При этом нельзя не заметить, что тотальное отрицание Базаровым всего на свете является по сути тем самым фрейдовским Verneinung, механизмом защиты бессознательного, в основе которого лежит утверждение отрицаемого. Согласно Фрейду, если человек говорит, что он видел во сне женщину, и это точно была не его мать, последнее и означает, что это безусловно была его мать. Нигилизм Базарова — это «отречение» от романтических ценностей Павла Петровича Кирсанова, который тем не менее является его двойником: Базаров — романтик почище Павла Петровича. Тот только скуксился от неудавшейся любви, забился в деревню, а этот умер, не сумев побороть свою фрустрацию. По сути весь российский нигилизм — это цинический романтизм наоборот, родившийся от неудач с женщинами (наиболее яркий пример — Д. И. Писарев, который так и утонул девственником).

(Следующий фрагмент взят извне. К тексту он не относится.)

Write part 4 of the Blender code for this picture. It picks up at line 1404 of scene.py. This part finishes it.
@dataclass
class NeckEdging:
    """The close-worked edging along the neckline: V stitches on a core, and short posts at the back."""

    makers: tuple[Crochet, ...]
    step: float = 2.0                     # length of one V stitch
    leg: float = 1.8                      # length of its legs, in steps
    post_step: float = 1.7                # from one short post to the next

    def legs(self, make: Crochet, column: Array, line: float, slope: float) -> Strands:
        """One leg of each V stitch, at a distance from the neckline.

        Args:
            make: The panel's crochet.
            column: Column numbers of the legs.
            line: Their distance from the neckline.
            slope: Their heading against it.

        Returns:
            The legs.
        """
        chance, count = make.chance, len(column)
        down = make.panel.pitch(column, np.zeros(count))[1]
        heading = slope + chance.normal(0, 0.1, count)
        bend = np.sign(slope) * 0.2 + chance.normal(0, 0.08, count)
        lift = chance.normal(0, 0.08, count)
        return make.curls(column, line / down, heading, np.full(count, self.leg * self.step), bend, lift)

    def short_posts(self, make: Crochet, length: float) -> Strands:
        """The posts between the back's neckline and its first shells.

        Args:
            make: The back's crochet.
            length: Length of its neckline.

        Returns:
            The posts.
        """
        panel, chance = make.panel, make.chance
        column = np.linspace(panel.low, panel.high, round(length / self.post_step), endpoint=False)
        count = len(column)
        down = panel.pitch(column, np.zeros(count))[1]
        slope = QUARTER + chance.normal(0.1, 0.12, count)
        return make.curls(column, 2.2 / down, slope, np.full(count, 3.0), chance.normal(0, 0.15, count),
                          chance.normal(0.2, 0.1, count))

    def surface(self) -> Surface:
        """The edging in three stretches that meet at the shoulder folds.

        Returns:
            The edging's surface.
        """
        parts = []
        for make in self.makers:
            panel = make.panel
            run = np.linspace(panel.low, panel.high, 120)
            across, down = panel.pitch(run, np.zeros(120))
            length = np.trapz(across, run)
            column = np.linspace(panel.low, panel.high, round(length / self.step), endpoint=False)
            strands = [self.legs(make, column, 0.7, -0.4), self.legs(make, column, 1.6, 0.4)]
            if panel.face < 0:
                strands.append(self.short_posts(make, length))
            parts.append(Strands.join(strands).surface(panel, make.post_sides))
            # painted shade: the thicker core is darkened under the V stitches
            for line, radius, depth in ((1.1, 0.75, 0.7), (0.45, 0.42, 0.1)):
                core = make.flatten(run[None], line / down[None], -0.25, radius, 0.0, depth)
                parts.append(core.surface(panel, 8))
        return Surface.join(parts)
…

Другой пример — «Что делать?» Чернышевского. Подвал, откуда так мучительно освобождает Лопухов Веру Павловну — это в бессознательном символическая утроба. Сам же Лопухов — замещение матери, ложной «физиологической матери» Марии Алексеевны. Поэтому, когда Борис Парамонов утверждает, что любовь Веры Павловны во время замужества за Лопуховым к сливкам есть не что иное, как воспоминание Чернышевским о том, «как Ольга Сократовна побаловала его оральным сексом» [Парамонов, 1997: 67], то он совершенно не прав. Просто это Лопухов — «символическая мать» — кормит Веру Павловну своим молоком, не будучи ангажирован «накормить» ее ничем иным. Последняя роль отводится Кирсанову с момента, когда Вера Павловна переходит к «генитальной стадии» любви с ним после «оральной стадии» с Лопуховым и «анально-садистической» с Рахметовым.
Интересно, что перинатальные комплексы характерны для поэзии. В общем смысле можно сказать, что стихотворный ритм «напоминает» поэтическому субъекту о плавном покачивании плода в утробе (см. [Топоров, 1995, 1995а]).